-“¡Ay, niña, ese muchacho le iba a tirar eso en el pelo!”
Su piel era morena, sus ropas estaban carcomidas por la lluvia, el sol y sus incontables siestas en ásperos pavimentos. Tenía los ojos tan abiertos como los de un búho en la noche. Su mentón, boca y nariz estaban impregnados de un pegamento amarillo con varios grumos en forma de bolitas, parecían mocos gigantes, difíciles de quitar con agua y jabón.
Esperaba a Diego sentada en las escalas del Museo de Antioquia. Di dos pasos para llamarlo desde un celular alquilado porque no tenía minutos en el mío. Mientras marcaba los números, sentí que alguien había pasado cerca. Me volteé para ver quién era, pero ya no había nadie, así que dirigí mis ojos por todo el lugar. Vi a un hombre. Un habitante de calle de unos 21 años. Estaba a tres metros de mí y parecía un loco riéndole al viento, llevaba en su mano derecha un tarro de sacol; supongo que a eso se refería la señora de los minutos cuando segundos antes me había gritado espantada.
Después de aquel incidente mi rostro tomó un nuevo gesto. Estaba perturbada. El corazón me latía más rápido de lo habitual. Mis manos sudaban. Un vacío se apoderó de mi estómago. Respire profundo queriendo robar el aire en un suspiro. Logré tranquilizarme. Mi pulso se normalizó.

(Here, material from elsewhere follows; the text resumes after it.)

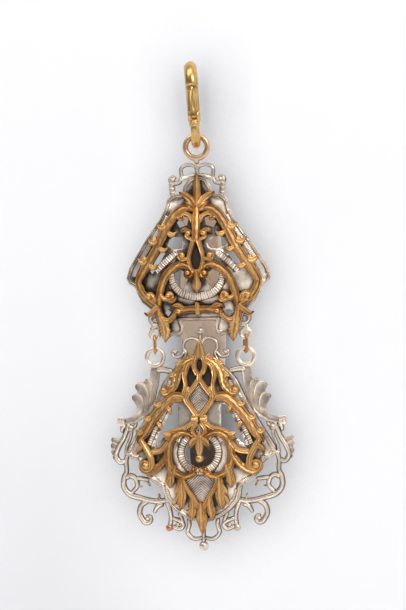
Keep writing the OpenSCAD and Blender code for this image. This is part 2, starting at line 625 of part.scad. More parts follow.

Caminaba lento y sensual de aquí para allá con sus tacones negros ya sin suela. Sostenía un desgastado bolso. Parada sobre el andén, negociaba quince minutos de sexo con un taxista. La mujer se llevaba sus manos a la cintura, movía su pelo y miraba con malicia al impaciente hombre. Acordó una cifra, supongo que fueron diez mil pesos y espero a que el hombre se bajara del vehículo. Fueron hacia el hotel y en corto el trayecto el hombre nunca dejo de tocar sus nalgas. Ella por su parte, sonreía y se acomodaba su larga cabellera.